** BEGIN Dataset extract **
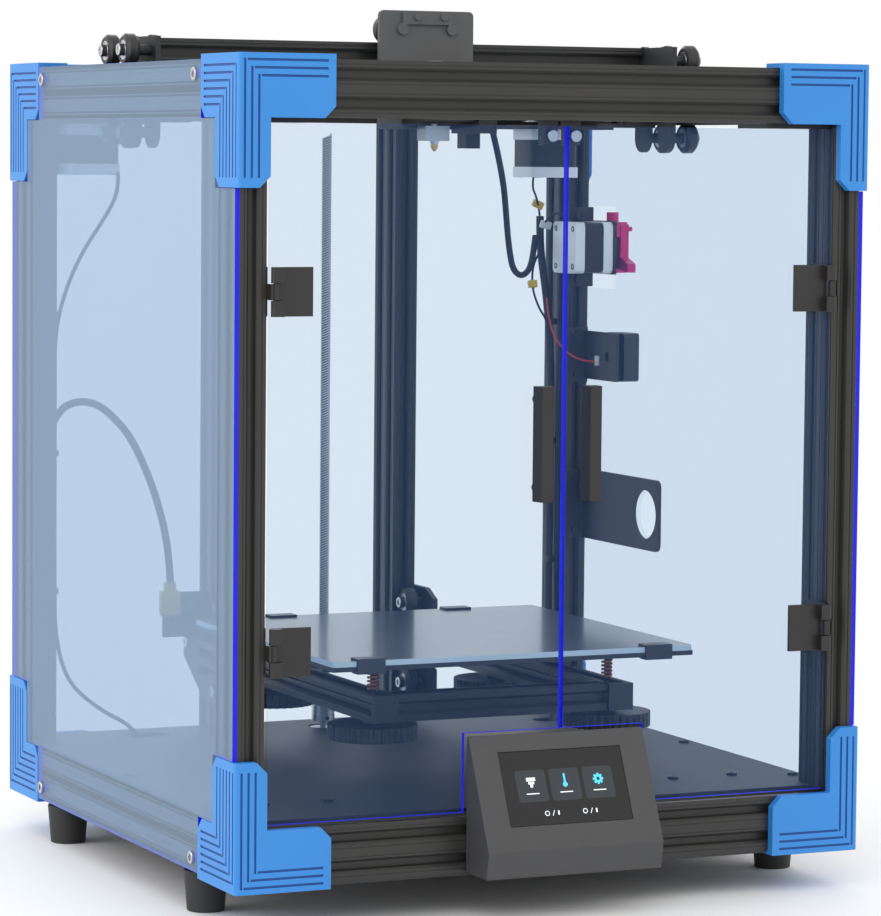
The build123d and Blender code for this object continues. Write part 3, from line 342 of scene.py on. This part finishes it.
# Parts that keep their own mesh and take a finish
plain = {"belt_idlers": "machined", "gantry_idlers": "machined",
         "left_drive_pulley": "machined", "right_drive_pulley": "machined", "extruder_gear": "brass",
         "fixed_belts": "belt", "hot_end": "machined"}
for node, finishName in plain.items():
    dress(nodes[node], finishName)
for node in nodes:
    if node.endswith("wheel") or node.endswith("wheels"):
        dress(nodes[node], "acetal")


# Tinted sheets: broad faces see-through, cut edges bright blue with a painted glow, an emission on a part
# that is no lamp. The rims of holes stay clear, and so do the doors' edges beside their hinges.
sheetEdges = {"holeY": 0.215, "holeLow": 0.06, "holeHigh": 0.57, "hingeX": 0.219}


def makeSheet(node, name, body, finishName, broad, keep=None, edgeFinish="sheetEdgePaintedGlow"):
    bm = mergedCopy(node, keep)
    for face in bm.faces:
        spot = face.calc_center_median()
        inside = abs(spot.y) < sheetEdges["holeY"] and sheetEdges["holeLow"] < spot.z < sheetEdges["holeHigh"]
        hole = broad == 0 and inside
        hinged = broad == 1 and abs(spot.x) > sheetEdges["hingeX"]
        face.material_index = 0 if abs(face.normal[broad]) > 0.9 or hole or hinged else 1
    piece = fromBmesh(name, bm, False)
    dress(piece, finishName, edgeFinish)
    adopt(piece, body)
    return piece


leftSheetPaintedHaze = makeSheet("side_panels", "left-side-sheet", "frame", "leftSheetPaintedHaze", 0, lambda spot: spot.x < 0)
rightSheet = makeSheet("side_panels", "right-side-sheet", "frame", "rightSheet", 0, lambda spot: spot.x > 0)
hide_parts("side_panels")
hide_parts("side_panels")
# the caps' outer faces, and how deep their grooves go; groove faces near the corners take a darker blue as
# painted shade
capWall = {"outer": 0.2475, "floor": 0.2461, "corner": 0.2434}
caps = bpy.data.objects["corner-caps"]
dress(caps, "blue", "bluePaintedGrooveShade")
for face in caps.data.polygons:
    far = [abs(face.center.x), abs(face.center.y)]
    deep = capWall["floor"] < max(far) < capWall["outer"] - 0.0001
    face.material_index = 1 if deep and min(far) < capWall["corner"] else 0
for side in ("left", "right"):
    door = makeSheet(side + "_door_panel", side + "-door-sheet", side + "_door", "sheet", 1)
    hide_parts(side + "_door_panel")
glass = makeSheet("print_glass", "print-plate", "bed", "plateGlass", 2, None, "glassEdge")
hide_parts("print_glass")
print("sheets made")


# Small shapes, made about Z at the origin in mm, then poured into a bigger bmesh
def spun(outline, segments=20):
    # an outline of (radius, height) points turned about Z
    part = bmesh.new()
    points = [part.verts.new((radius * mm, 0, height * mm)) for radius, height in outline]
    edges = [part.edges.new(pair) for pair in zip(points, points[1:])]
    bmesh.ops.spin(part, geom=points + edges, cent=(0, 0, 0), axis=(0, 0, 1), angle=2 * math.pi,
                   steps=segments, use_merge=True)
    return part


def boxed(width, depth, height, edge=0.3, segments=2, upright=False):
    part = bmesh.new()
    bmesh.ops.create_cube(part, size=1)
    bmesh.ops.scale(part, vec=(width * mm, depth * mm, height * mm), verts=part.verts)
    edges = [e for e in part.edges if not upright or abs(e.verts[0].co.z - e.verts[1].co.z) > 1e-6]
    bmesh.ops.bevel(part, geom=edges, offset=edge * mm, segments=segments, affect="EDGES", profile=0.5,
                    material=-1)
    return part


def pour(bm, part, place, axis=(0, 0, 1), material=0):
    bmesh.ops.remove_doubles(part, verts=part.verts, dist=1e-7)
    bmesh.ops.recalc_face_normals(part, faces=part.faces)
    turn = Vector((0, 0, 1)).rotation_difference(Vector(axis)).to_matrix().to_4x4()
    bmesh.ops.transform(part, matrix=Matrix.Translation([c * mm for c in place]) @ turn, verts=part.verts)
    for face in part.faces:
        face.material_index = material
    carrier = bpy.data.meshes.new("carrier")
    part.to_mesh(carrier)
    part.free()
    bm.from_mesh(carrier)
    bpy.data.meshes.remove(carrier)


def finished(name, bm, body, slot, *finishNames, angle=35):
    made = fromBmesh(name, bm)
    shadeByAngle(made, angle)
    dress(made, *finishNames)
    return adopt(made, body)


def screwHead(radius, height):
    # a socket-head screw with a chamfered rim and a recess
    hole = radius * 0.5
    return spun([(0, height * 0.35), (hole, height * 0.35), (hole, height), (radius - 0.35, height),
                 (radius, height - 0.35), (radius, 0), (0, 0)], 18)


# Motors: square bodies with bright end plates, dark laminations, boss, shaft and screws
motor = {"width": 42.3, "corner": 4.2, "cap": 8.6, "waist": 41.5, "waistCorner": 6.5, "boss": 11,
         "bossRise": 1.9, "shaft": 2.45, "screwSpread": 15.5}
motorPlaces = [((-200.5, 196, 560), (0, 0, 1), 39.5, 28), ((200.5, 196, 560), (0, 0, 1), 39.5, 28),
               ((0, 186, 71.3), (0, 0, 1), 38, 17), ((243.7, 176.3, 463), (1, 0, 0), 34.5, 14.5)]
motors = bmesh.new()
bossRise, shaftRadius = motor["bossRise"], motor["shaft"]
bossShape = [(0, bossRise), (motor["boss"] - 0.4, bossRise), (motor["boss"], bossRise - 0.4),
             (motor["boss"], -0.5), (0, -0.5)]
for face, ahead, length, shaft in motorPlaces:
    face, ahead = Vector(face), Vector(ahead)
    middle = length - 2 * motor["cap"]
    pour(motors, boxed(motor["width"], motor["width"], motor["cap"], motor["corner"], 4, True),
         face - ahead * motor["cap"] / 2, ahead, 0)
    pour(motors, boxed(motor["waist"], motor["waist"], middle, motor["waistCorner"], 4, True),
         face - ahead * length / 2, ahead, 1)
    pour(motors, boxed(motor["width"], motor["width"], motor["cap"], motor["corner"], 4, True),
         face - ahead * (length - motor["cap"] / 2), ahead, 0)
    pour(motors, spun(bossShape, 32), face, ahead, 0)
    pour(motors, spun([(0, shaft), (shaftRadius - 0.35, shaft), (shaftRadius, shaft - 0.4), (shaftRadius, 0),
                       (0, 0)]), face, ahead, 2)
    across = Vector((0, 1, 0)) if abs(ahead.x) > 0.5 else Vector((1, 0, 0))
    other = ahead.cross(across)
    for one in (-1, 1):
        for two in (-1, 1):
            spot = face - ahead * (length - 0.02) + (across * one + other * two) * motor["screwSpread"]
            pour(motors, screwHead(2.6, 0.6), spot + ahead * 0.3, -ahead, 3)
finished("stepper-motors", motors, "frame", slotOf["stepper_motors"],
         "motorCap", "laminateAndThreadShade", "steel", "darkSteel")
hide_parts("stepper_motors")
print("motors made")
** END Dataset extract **
» **Stated exercise**:
Copy every line of the material, please, keeping it exactly the same.

» **Answer**:
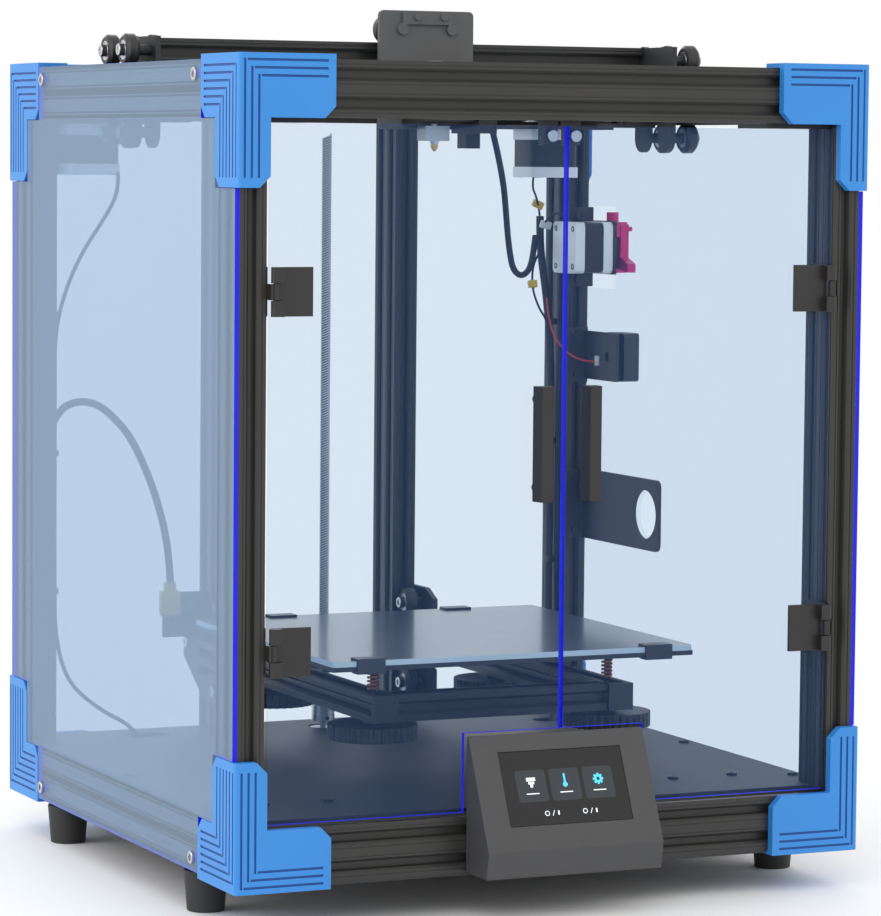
The build123d and Blender code for this object continues. Write part 3, from line 342 of scene.py on. This part finishes it.
# Parts that keep their own mesh and take a finish
plain = {"belt_idlers": "machined", "gantry_idlers": "machined",
         "left_drive_pulley": "machined", "right_drive_pulley": "machined", "extruder_gear": "brass",
         "fixed_belts": "belt", "hot_end": "machined"}
for node, finishName in plain.items():
    dress(nodes[node], finishName)
for node in nodes:
    if node.endswith("wheel") or node.endswith("wheels"):
        dress(nodes[node], "acetal")


# Tinted sheets: broad faces see-through, cut edges bright blue with a painted glow, an emission on a part
# that is no lamp. The rims of holes stay clear, and so do the doors' edges beside their hinges.
sheetEdges = {"holeY": 0.215, "holeLow": 0.06, "holeHigh": 0.57, "hingeX": 0.219}


def makeSheet(node, name, body, finishName, broad, keep=None, edgeFinish="sheetEdgePaintedGlow"):
    bm = mergedCopy(node, keep)
    for face in bm.faces:
        spot = face.calc_center_median()
        inside = abs(spot.y) < sheetEdges["holeY"] and sheetEdges["holeLow"] < spot.z < sheetEdges["holeHigh"]
        hole = broad == 0 and inside
        hinged = broad == 1 and abs(spot.x) > sheetEdges["hingeX"]
        face.material_index = 0 if abs(face.normal[broad]) > 0.9 or hole or hinged else 1
    piece = fromBmesh(name, bm, False)
    dress(piece, finishName, edgeFinish)
    adopt(piece, body)
    return piece


leftSheetPaintedHaze = makeSheet("side_panels", "left-side-sheet", "frame", "leftSheetPaintedHaze", 0, lambda spot: spot.x < 0)
rightSheet = makeSheet("side_panels", "right-side-sheet", "frame", "rightSheet", 0, lambda spot: spot.x > 0)
hide_parts("side_panels")
hide_parts("side_panels")
# the caps' outer faces, and how deep their grooves go; groove faces near the corners take a darker blue as
# painted shade
capWall = {"outer": 0.2475, "floor": 0.2461, "corner": 0.2434}
caps = bpy.data.objects["corner-caps"]
dress(caps, "blue", "bluePaintedGrooveShade")
for face in caps.data.polygons:
    far = [abs(face.center.x), abs(face.center.y)]
    deep = capWall["floor"] < max(far) < capWall["outer"] - 0.0001
    face.material_index = 1 if deep and min(far) < capWall["corner"] else 0
for side in ("left", "right"):
    door = makeSheet(side + "_door_panel", side + "-door-sheet", side + "_door", "sheet", 1)
    hide_parts(side + "_door_panel")
glass = makeSheet("print_glass", "print-plate", "bed", "plateGlass", 2, None, "glassEdge")
hide_parts("print_glass")
print("sheets made")


# Small shapes, made about Z at the origin in mm, then poured into a bigger bmesh
def spun(outline, segments=20):
    # an outline of (radius, height) points turned about Z
    part = bmesh.new()
    points = [part.verts.new((radius * mm, 0, height * mm)) for radius, height in outline]
    edges = [part.edges.new(pair) for pair in zip(points, points[1:])]
    bmesh.ops.spin(part, geom=points + edges, cent=(0, 0, 0), axis=(0, 0, 1), angle=2 * math.pi,
                   steps=segments, use_merge=True)
    return part


def boxed(width, depth, height, edge=0.3, segments=2, upright=False):
    part = bmesh.new()
    bmesh.ops.create_cube(part, size=1)
    bmesh.ops.scale(part, vec=(width * mm, depth * mm, height * mm), verts=part.verts)
    edges = [e for e in part.edges if not upright or abs(e.verts[0].co.z - e.verts[1].co.z) > 1e-6]
    bmesh.ops.bevel(part, geom=edges, offset=edge * mm, segments=segments, affect="EDGES", profile=0.5,
                    material=-1)
    return part


def pour(bm, part, place, axis=(0, 0, 1), material=0):
    bmesh.ops.remove_doubles(part, verts=part.verts, dist=1e-7)
    bmesh.ops.recalc_face_normals(part, faces=part.faces)
    turn = Vector((0, 0, 1)).rotation_difference(Vector(axis)).to_matrix().to_4x4()
    bmesh.ops.transform(part, matrix=Matrix.Translation([c * mm for c in place]) @ turn, verts=part.verts)
    for face in part.faces:
        face.material_index = material
    carrier = bpy.data.meshes.new("carrier")
    part.to_mesh(carrier)
    part.free()
    bm.from_mesh(carrier)
    bpy.data.meshes.remove(carrier)


def finished(name, bm, body, slot, *finishNames, angle=35):
    made = fromBmesh(name, bm)
    shadeByAngle(made, angle)
    dress(made, *finishNames)
    return adopt(made, body)


def screwHead(radius, height):
    # a socket-head screw with a chamfered rim and a recess
    hole = radius * 0.5
    return spun([(0, height * 0.35), (hole, height * 0.35), (hole, height), (radius - 0.35, height),
                 (radius, height - 0.35), (radius, 0), (0, 0)], 18)


# Motors: square bodies with bright end plates, dark laminations, boss, shaft and screws
motor = {"width": 42.3, "corner": 4.2, "cap": 8.6, "waist": 41.5, "waistCorner": 6.5, "boss": 11,
         "bossRise": 1.9, "shaft": 2.45, "screwSpread": 15.5}
motorPlaces = [((-200.5, 196, 560), (0, 0, 1), 39.5, 28), ((200.5, 196, 560), (0, 0, 1), 39.5, 28),
               ((0, 186, 71.3), (0, 0, 1), 38, 17), ((243.7, 176.3, 463), (1, 0, 0), 34.5, 14.5)]
motors = bmesh.new()
bossRise, shaftRadius = motor["bossRise"], motor["shaft"]
bossShape = [(0, bossRise), (motor["boss"] - 0.4, bossRise), (motor["boss"], bossRise - 0.4),
             (motor["boss"], -0.5), (0, -0.5)]
for face, ahead, length, shaft in motorPlaces:
    face, ahead = Vector(face), Vector(ahead)
    middle = length - 2 * motor["cap"]
    pour(motors, boxed(motor["width"], motor["width"], motor["cap"], motor["corner"], 4, True),
         face - ahead * motor["cap"] / 2, ahead, 0)
    pour(motors, boxed(motor["waist"], motor["waist"], middle, motor["waistCorner"], 4, True),
         face - ahead * length / 2, ahead, 1)
    pour(motors, boxed(motor["width"], motor["width"], motor["cap"], motor["corner"], 4, True),
         face - ahead * (length - motor["cap"] / 2), ahead, 0)
    pour(motors, spun(bossShape, 32), face, ahead, 0)
    pour(motors, spun([(0, shaft), (shaftRadius - 0.35, shaft), (shaftRadius, shaft - 0.4), (shaftRadius, 0),
                       (0, 0)]), face, ahead, 2)
    across = Vector((0, 1, 0)) if abs(ahead.x) > 0.5 else Vector((1, 0, 0))
    other = ahead.cross(across)
    for one in (-1, 1):
        for two in (-1, 1):
            spot = face - ahead * (length - 0.02) + (across * one + other * two) * motor["screwSpread"]
            pour(motors, screwHead(2.6, 0.6), spot + ahead * 0.3, -ahead, 3)
finished("stepper-motors", motors, "frame", slotOf["stepper_motors"],
         "motorCap", "laminateAndThreadShade", "steel", "darkSteel")
hide_parts("stepper_motors")
print("motors made")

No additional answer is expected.